[Start of Dataset section]

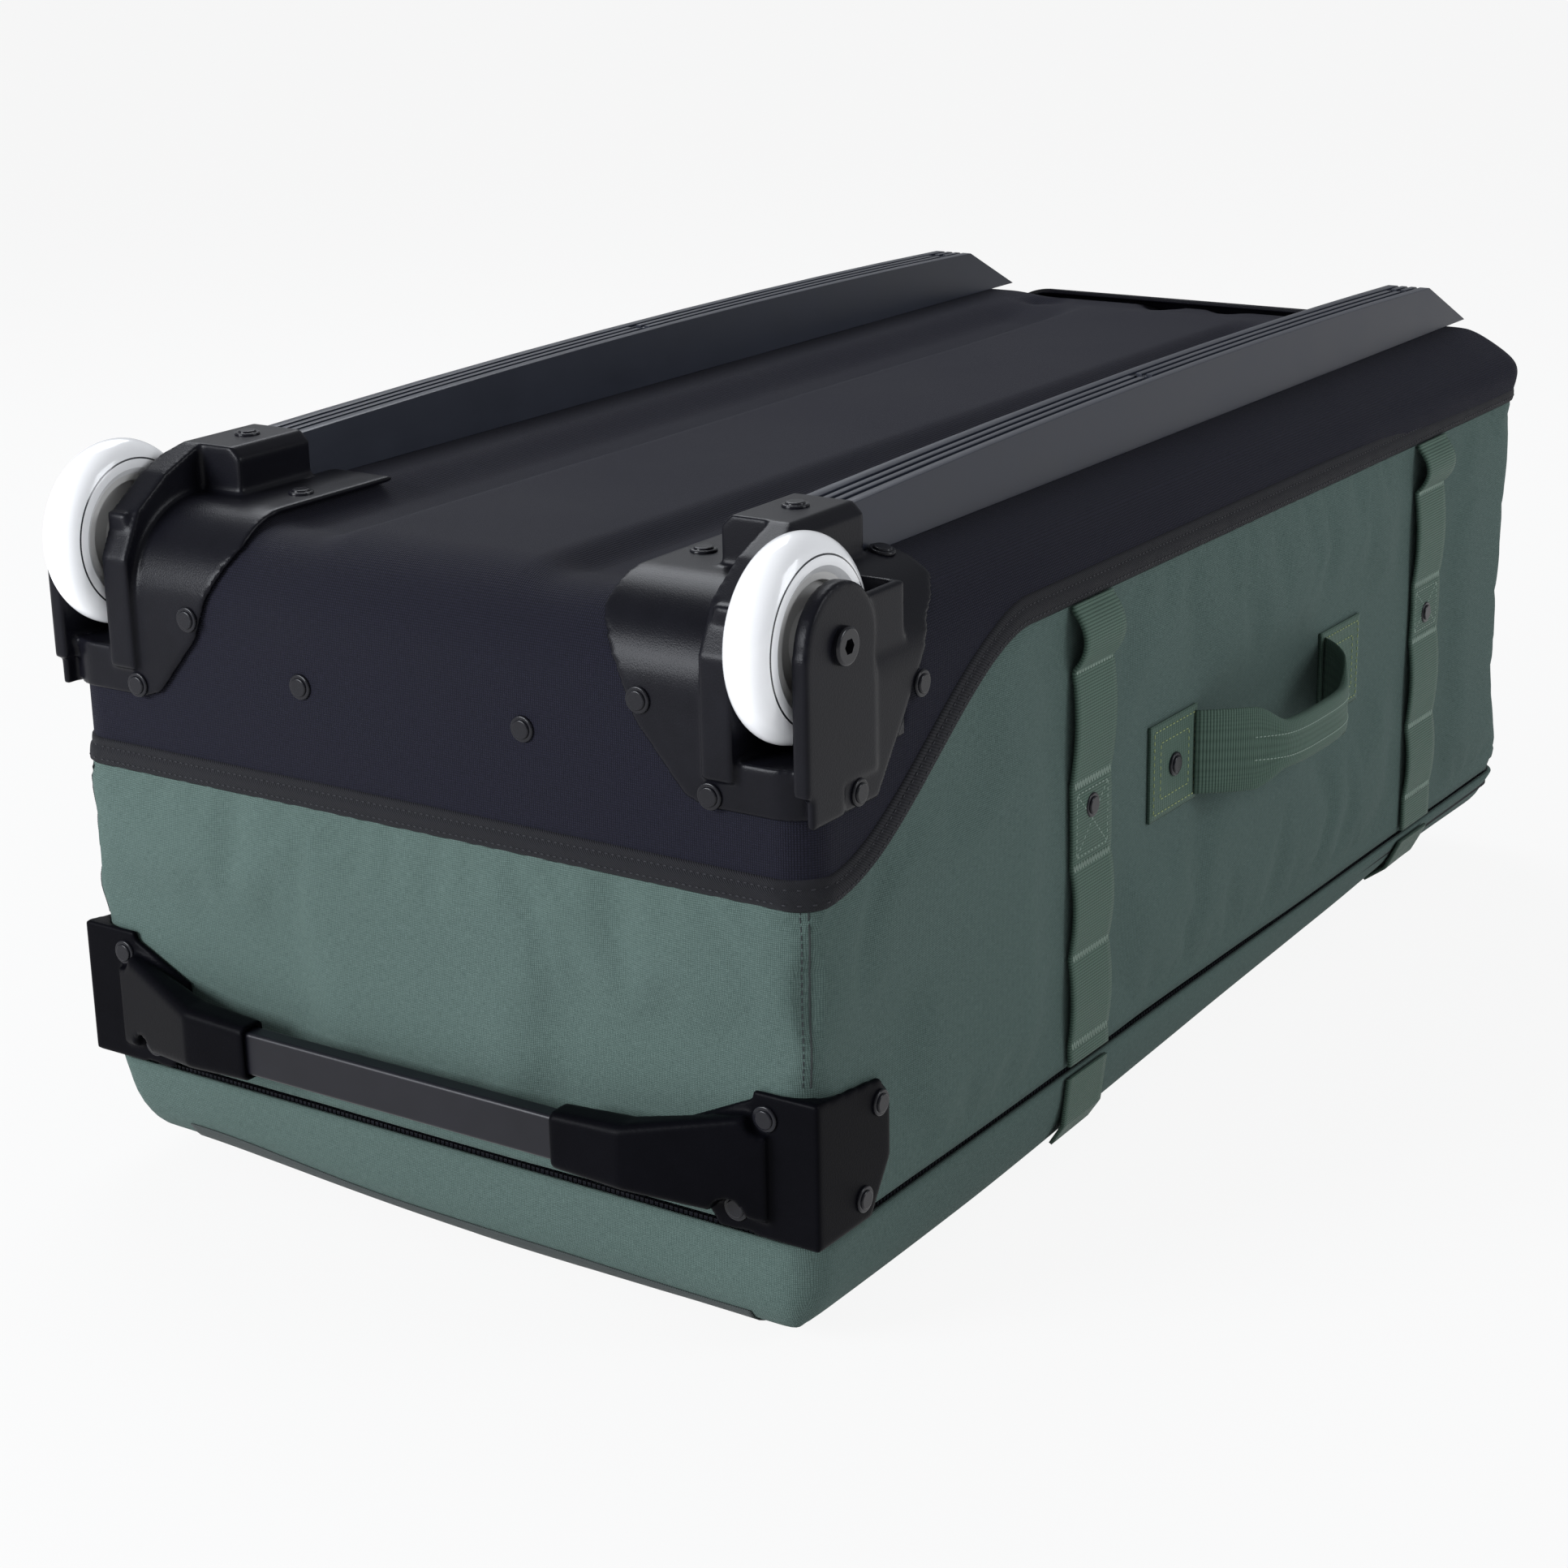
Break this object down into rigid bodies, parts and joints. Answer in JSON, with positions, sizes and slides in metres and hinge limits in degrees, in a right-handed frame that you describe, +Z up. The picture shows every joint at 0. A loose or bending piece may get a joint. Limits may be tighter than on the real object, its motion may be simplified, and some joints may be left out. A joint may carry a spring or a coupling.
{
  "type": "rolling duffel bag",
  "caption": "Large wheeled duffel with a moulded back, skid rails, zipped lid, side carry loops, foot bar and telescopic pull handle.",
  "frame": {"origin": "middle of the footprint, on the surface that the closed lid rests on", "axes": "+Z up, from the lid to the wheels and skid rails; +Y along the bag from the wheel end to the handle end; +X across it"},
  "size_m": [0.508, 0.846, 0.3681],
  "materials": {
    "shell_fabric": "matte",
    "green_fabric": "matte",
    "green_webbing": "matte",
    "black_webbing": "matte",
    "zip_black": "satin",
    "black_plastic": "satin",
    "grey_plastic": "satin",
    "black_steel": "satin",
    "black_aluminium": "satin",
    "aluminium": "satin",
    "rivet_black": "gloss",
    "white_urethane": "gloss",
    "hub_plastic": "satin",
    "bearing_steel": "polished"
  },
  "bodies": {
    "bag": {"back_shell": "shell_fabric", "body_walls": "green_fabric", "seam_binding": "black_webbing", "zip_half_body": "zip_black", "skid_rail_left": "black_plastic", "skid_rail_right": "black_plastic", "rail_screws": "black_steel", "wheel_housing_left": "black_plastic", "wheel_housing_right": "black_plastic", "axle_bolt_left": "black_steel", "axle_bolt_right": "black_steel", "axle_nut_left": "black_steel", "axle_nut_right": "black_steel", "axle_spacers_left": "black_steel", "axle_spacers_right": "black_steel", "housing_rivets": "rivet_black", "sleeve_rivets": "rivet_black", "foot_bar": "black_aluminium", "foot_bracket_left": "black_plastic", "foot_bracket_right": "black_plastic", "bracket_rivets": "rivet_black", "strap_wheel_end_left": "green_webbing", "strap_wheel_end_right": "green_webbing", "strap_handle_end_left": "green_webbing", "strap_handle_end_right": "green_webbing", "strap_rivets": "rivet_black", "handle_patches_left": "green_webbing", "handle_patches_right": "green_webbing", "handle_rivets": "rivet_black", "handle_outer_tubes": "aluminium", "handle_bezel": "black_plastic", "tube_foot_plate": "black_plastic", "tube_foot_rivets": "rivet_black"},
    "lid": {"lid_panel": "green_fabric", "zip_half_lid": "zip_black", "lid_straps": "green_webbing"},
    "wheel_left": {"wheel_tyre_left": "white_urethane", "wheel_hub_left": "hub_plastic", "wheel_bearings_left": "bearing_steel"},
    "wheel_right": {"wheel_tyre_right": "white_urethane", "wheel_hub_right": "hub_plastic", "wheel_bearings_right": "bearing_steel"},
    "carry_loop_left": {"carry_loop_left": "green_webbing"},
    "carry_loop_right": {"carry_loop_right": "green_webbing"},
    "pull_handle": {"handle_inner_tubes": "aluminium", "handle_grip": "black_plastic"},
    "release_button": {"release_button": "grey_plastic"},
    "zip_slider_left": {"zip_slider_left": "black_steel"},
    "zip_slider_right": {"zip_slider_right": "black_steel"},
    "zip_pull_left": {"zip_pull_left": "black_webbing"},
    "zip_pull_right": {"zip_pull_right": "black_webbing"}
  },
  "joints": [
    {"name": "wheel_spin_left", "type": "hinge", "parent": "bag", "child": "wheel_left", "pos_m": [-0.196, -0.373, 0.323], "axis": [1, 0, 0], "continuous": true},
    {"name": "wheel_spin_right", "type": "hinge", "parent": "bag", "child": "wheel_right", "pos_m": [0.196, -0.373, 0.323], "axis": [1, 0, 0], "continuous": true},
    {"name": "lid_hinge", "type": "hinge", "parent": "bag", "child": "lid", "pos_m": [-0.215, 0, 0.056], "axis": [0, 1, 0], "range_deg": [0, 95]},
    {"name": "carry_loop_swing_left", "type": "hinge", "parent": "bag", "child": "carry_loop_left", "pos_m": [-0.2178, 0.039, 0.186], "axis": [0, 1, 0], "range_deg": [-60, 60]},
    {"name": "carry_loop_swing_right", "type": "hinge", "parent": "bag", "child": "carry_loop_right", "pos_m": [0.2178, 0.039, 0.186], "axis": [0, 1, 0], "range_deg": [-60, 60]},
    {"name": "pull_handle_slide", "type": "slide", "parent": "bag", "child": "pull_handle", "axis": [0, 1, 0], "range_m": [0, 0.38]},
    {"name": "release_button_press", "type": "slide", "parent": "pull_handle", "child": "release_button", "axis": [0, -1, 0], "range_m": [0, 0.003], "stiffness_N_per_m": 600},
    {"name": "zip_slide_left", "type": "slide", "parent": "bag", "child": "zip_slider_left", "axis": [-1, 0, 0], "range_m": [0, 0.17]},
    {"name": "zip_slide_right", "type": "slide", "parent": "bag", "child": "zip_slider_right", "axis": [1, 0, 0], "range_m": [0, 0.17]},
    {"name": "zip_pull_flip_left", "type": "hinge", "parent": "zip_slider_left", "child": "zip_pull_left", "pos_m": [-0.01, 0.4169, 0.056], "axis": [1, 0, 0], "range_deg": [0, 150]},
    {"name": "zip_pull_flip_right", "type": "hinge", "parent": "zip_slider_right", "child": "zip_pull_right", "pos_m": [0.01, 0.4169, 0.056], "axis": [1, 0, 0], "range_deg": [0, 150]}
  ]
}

[End of Dataset section]

Reproduce all the data word for word.

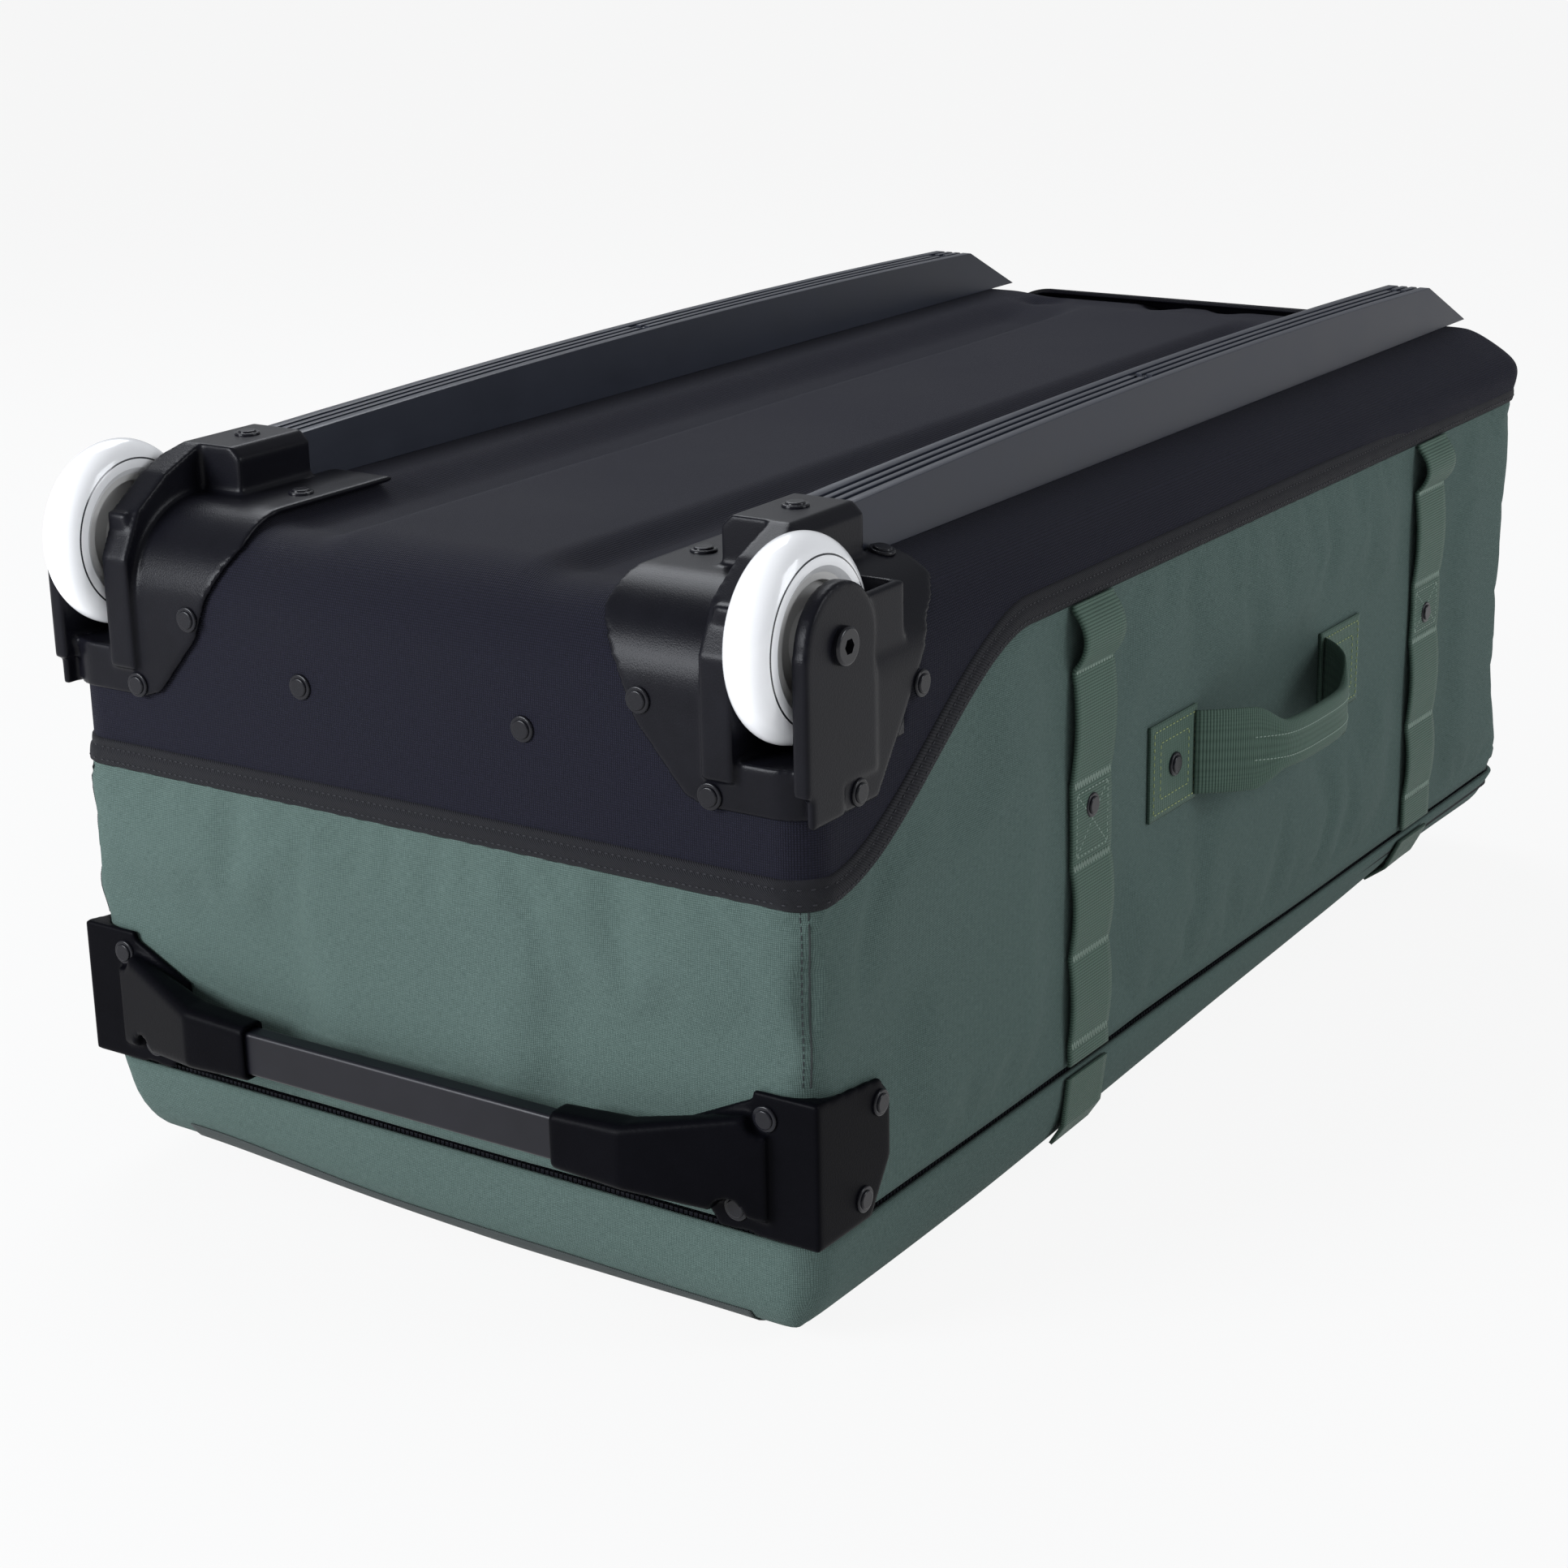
Break this object down into rigid bodies, parts and joints. Answer in JSON, with positions, sizes and slides in metres and hinge limits in degrees, in a right-handed frame that you describe, +Z up. The picture shows every joint at 0. A loose or bending piece may get a joint. Limits may be tighter than on the real object, its motion may be simplified, and some joints may be left out. A joint may carry a spring or a coupling.
{
  "type": "rolling duffel bag",
  "caption": "Large wheeled duffel with a moulded back, skid rails, zipped lid, side carry loops, foot bar and telescopic pull handle.",
  "frame": {"origin": "middle of the footprint, on the surface that the closed lid rests on", "axes": "+Z up, from the lid to the wheels and skid rails; +Y along the bag from the wheel end to the handle end; +X across it"},
  "size_m": [0.508, 0.846, 0.3681],
  "materials": {
    "shell_fabric": "matte",
    "green_fabric": "matte",
    "green_webbing": "matte",
    "black_webbing": "matte",
    "zip_black": "satin",
    "black_plastic": "satin",
    "grey_plastic": "satin",
    "black_steel": "satin",
    "black_aluminium": "satin",
    "aluminium": "satin",
    "rivet_black": "gloss",
    "white_urethane": "gloss",
    "hub_plastic": "satin",
    "bearing_steel": "polished"
  },
  "bodies": {
    "bag": {"back_shell": "shell_fabric", "body_walls": "green_fabric", "seam_binding": "black_webbing", "zip_half_body": "zip_black", "skid_rail_left": "black_plastic", "skid_rail_right": "black_plastic", "rail_screws": "black_steel", "wheel_housing_left": "black_plastic", "wheel_housing_right": "black_plastic", "axle_bolt_left": "black_steel", "axle_bolt_right": "black_steel", "axle_nut_left": "black_steel", "axle_nut_right": "black_steel", "axle_spacers_left": "black_steel", "axle_spacers_right": "black_steel", "housing_rivets": "rivet_black", "sleeve_rivets": "rivet_black", "foot_bar": "black_aluminium", "foot_bracket_left": "black_plastic", "foot_bracket_right": "black_plastic", "bracket_rivets": "rivet_black", "strap_wheel_end_left": "green_webbing", "strap_wheel_end_right": "green_webbing", "strap_handle_end_left": "green_webbing", "strap_handle_end_right": "green_webbing", "strap_rivets": "rivet_black", "handle_patches_left": "green_webbing", "handle_patches_right": "green_webbing", "handle_rivets": "rivet_black", "handle_outer_tubes": "aluminium", "handle_bezel": "black_plastic", "tube_foot_plate": "black_plastic", "tube_foot_rivets": "rivet_black"},
    "lid": {"lid_panel": "green_fabric", "zip_half_lid": "zip_black", "lid_straps": "green_webbing"},
    "wheel_left": {"wheel_tyre_left": "white_urethane", "wheel_hub_left": "hub_plastic", "wheel_bearings_left": "bearing_steel"},
    "wheel_right": {"wheel_tyre_right": "white_urethane", "wheel_hub_right": "hub_plastic", "wheel_bearings_right": "bearing_steel"},
    "carry_loop_left": {"carry_loop_left": "green_webbing"},
    "carry_loop_right": {"carry_loop_right": "green_webbing"},
    "pull_handle": {"handle_inner_tubes": "aluminium", "handle_grip": "black_plastic"},
    "release_button": {"release_button": "grey_plastic"},
    "zip_slider_left": {"zip_slider_left": "black_steel"},
    "zip_slider_right": {"zip_slider_right": "black_steel"},
    "zip_pull_left": {"zip_pull_left": "black_webbing"},
    "zip_pull_right": {"zip_pull_right": "black_webbing"}
  },
  "joints": [
    {"name": "wheel_spin_left", "type": "hinge", "parent": "bag", "child": "wheel_left", "pos_m": [-0.196, -0.373, 0.323], "axis": [1, 0, 0], "continuous": true},
    {"name": "wheel_spin_right", "type": "hinge", "parent": "bag", "child": "wheel_right", "pos_m": [0.196, -0.373, 0.323], "axis": [1, 0, 0], "continuous": true},
    {"name": "lid_hinge", "type": "hinge", "parent": "bag", "child": "lid", "pos_m": [-0.215, 0, 0.056], "axis": [0, 1, 0], "range_deg": [0, 95]},
    {"name": "carry_loop_swing_left", "type": "hinge", "parent": "bag", "child": "carry_loop_left", "pos_m": [-0.2178, 0.039, 0.186], "axis": [0, 1, 0], "range_deg": [-60, 60]},
    {"name": "carry_loop_swing_right", "type": "hinge", "parent": "bag", "child": "carry_loop_right", "pos_m": [0.2178, 0.039, 0.186], "axis": [0, 1, 0], "range_deg": [-60, 60]},
    {"name": "pull_handle_slide", "type": "slide", "parent": "bag", "child": "pull_handle", "axis": [0, 1, 0], "range_m": [0, 0.38]},
    {"name": "release_button_press", "type": "slide", "parent": "pull_handle", "child": "release_button", "axis": [0, -1, 0], "range_m": [0, 0.003], "stiffness_N_per_m": 600},
    {"name": "zip_slide_left", "type": "slide", "parent": "bag", "child": "zip_slider_left", "axis": [-1, 0, 0], "range_m": [0, 0.17]},
    {"name": "zip_slide_right", "type": "slide", "parent": "bag", "child": "zip_slider_right", "axis": [1, 0, 0], "range_m": [0, 0.17]},
    {"name": "zip_pull_flip_left", "type": "hinge", "parent": "zip_slider_left", "child": "zip_pull_left", "pos_m": [-0.01, 0.4169, 0.056], "axis": [1, 0, 0], "range_deg": [0, 150]},
    {"name": "zip_pull_flip_right", "type": "hinge", "parent": "zip_slider_right", "child": "zip_pull_right", "pos_m": [0.01, 0.4169, 0.056], "axis": [1, 0, 0], "range_deg": [0, 150]}
  ]
}